School photographs may seem an oblique way to address the barbarism of Western civilization, but the genre asserts itself as a logical and even necessary site for inquiry. For school photographs are ubiquitous, their pictorial conventions uniform across geographies and over time. We all have class pictures that are practically interchangeable. And yet, they trigger powerful sense-memories, helping us to recall what the carefree days of elementary school or the expectation of graduation felt like. We often use these mnemonic prompts to compose our life stories; they help us to mark our “befores” in the “after” of retrospection.
The invention of photography coincided with the systematization of state education throughout Europe and the Americas. This observation is one of several curatorial prompts to consider the relationship between the medium itself and the specific genre of school photography. In the sequence of works that opens the show, for example, artists explore the tension between the individual and the collective while highlighting the material conditions of the photographic image. A work by Vik Muniz of a Queens classroom from 1956, comprised of cut up and collaged found photographs, poses questions about “the disassembling and reassembling” of the individual at the heart of the schooling project. Nearby, a class photo in which artist Diane Meyer renders the face of each child in cross-stitch prompts questions about how the classroom “stitches children together,” while also calling attention to the shift from analog to digital photography. Meyer’s hand-sewing pixelates the faces, enacting a loss of resolution that conjures a host of associations, from the way memory degrades over time to the history of needlework as an arena for women’s education.

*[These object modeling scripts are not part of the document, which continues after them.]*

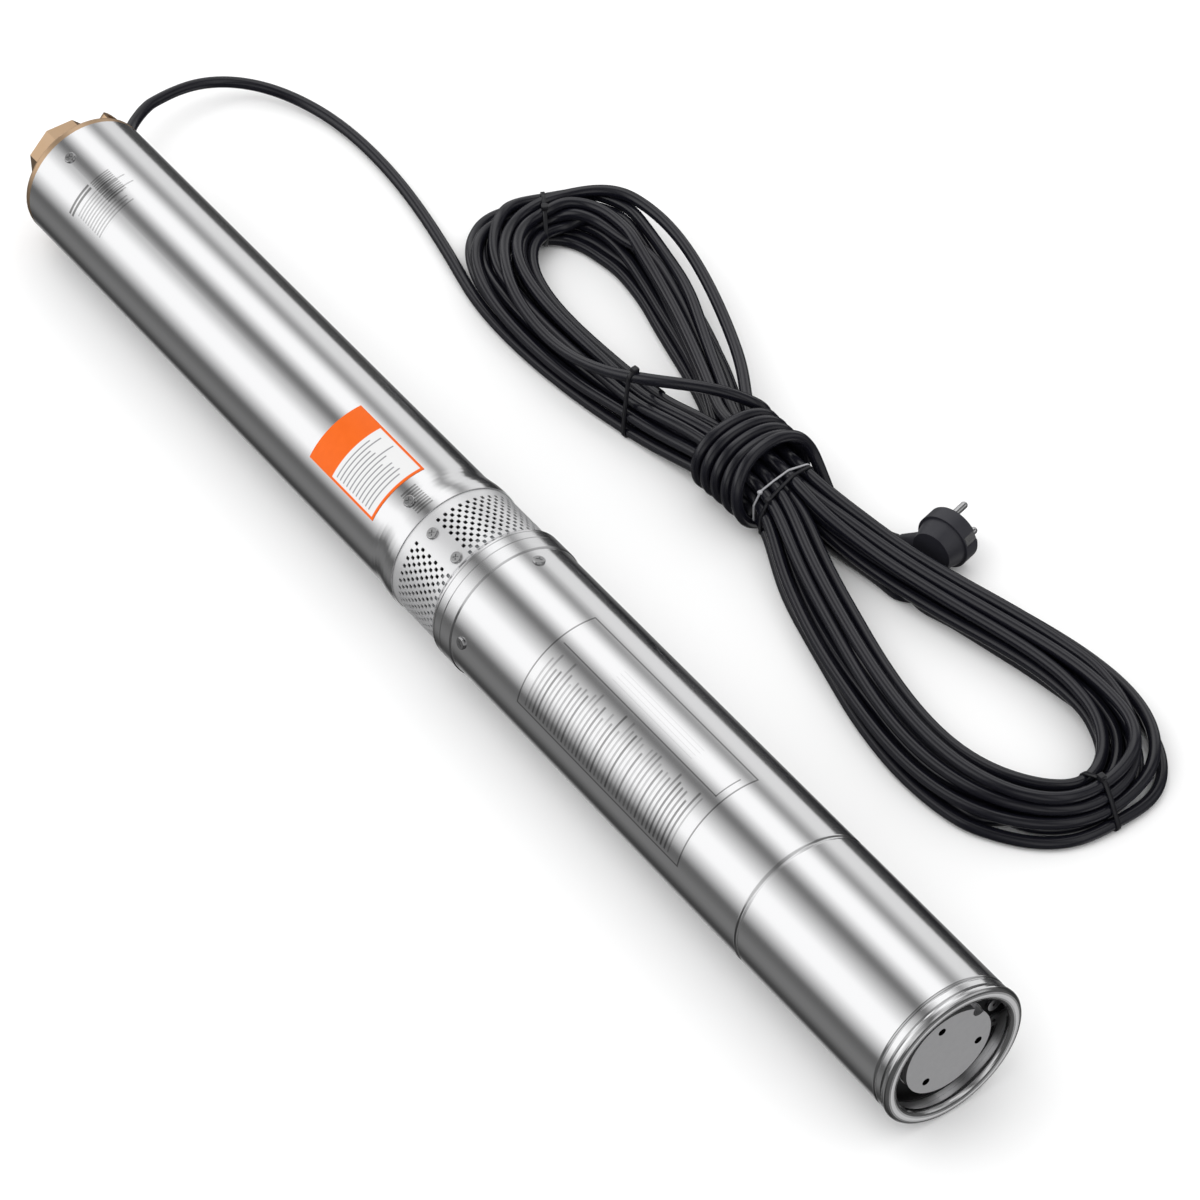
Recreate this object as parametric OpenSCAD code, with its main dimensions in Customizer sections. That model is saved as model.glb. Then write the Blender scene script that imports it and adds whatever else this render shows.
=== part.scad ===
// Borehole pump lying on its side, with its mains lead put up as a hank.
// The pump axis runs along X: outlet at -X, motor foot at +X. Z is up.

/* [Motor] */
// Outside diameter of the motor shell
motor_d = 96; // [94:0.5:100]
// Wall of the motor shell
motor_wall = 1.4; // [1.2:0.1:1.8]
// Length of the motor shell
motor_len = 426; // [410:2:470]
// Outside diameter of the rolled rim at the motor foot
rim_d = 98; // [97.6:0.1:98]
// Length of the rolled rim
rim_len = 6; // [4:0.5:8]
// Bore of the rolled rim's inward flange
rim_bore = 80; // [76:1:84]
// Depth of the rolled grooves
groove_depth = 0.8; // [0.4:0.1:0.9]
// Width of the groove over the lower bracket
groove_w = 4; // [3:0.5:8]
// Width of the groove above the motor foot
foot_groove_w = 3; // [2:0.5:4]
// Distance of the bracket groove from the motor foot
groove_back = 140; // [130:1:150]
// Room from each end of the stator core to its bracket
core_room = 21.5; // [20.5:0.5:40]
// Bore of the stator core
core_bore = 54; // [50:1:56]
// Number of stator slots
slots = 24; // [18:6:30]
// Motor shaft diameter
motor_shaft_d = 17; // [15:0.5:18]
// Width of a ball bearing
bearing_w = 12; // [10:1:13]
// Outside diameter of a ball bearing
bearing_d = 40; // [36:1:42]
// Diameter of the start capacitor
cap_d = 45; // [35:1:50]
// Length of the start capacitor
cap_len = 82; // [60:1:90]

/* [Motor foot] */
// Diameter of the end plate's raised face
foot_face_d = 60; // [54:1:64]
// Depth of that face below the rim
foot_recess = 6; // [4:0.5:8]
// Pitch circle of the three blind holes
foot_pcd = 44; // [40:1:48]
// Diameter of those holes
foot_hole_d = 5; // [4:0.5:6]

/* [Inlet] */
// Outside diameter of the motor's top ring
ring_d = 98; // [97.6:0.1:98]
// Length of that ring
ring_len = 19; // [16:0.5:24]
// Length of the cone that leads up to it
cone_len = 2.5; // [1.5:0.5:4]
// Outside diameter of the strainer
strainer_d = 93.2; // [92:0.2:94]
// Wall of the strainer
strainer_wall = 0.8; // [0.6:0.1:1]
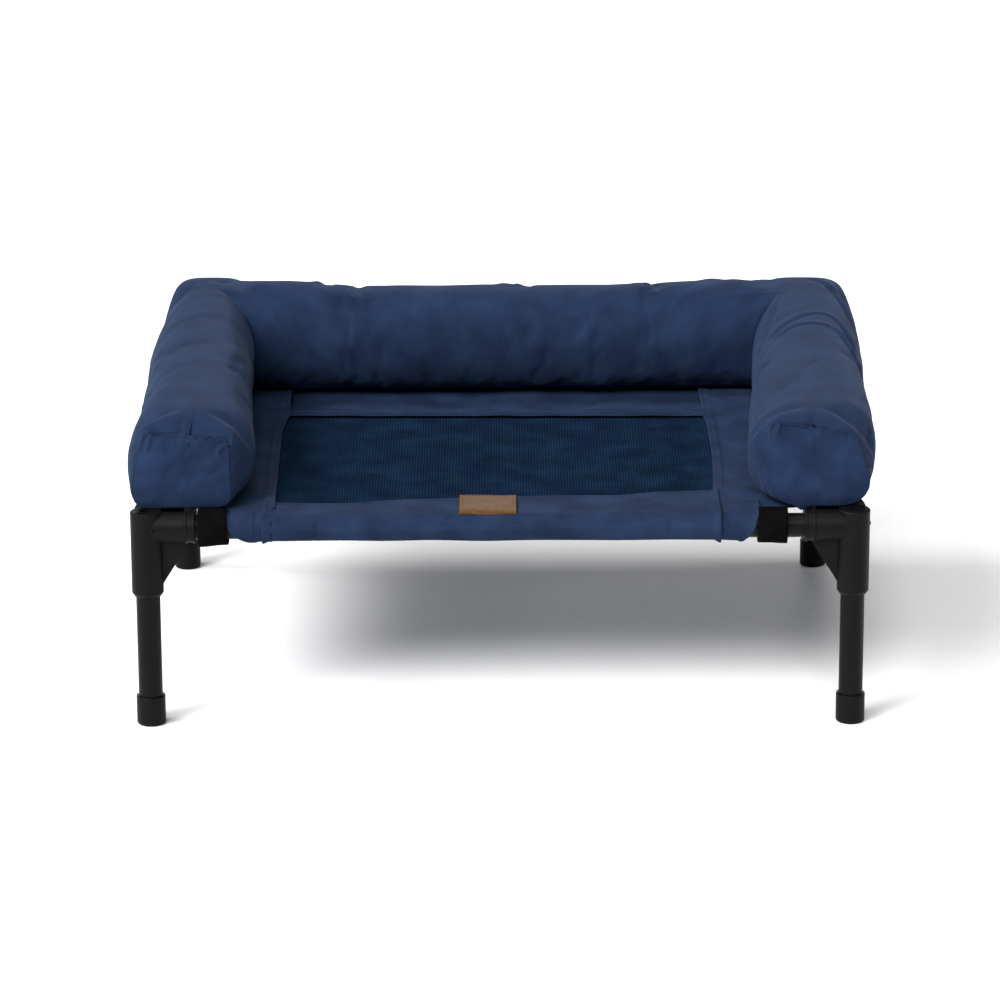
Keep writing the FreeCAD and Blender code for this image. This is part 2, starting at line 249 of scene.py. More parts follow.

These establishing shots set the stage for the heart of the show, which concerns the school photo’s role in the assimilationist and segregationist projects of states and empires. To that end, the display is split into two middle sections that address “Europe and its ‘Others’” and “The United States and Its ‘Others.’” These are situated on either side of Weems’s installation, which itself connects the racially segregated school system in the US to the ethnic violence of Europe under Nazi occupation. In the archival photographs and works of art pertaining to Europe, we glimpse traces of communities erased by genocide. Photos of young Armenian, Jewish, Romanian, Palestinian, Sierra Leonean youths line up in neat rows and stare, dourly or precociously, into the camera’s lens. In some instances these photographs assert pride in achievements or the promise of new horizons. In others, they recall that conforming to the conventions of the school photograph genre was one way for stigmatized groups to assert their humanity.
On the opposite side of the gallery images address assimilation, internment, and desegregation in the US. Here, works of art are less melancholic than those documenting European genocide, and often testify to the forbearance of oppressed peoples. This section culminates with Lorie Novak’s Above the Fold (1999– ), a video loop showing images of the front page of the New York Times that begins on the day after the Columbine High School shooting and continues to the present. When the infamous image of children being led, single-file, by their teacher out of Sandy Hook Elementary School appears, we are struck by the way that the militarized discipline of schooling served the purpose of evacuation.
Novak’s piece transitions to the final themed section of the show, “Imagining Justice,” where works by Marcelo Brodsky and Rafael Lozano-Hemmer explore the school photograph as posthumous evidence. In the latter’s Level of Confidence (2015), a facial recognition camera scans visitors for a “positive match” to one of the 43 disappeared students from Ayotzinapa Rural Teachers’ College in Mexico. With its repurposing of surveillance technology to search endlessly, but fruitlessly, for the murdered students, this work challenges our complacency as witnesses to the atrocities school photos inadvertently index. And it poses questions anew about how the photographic technologies of the 21st century mark time and enable memory.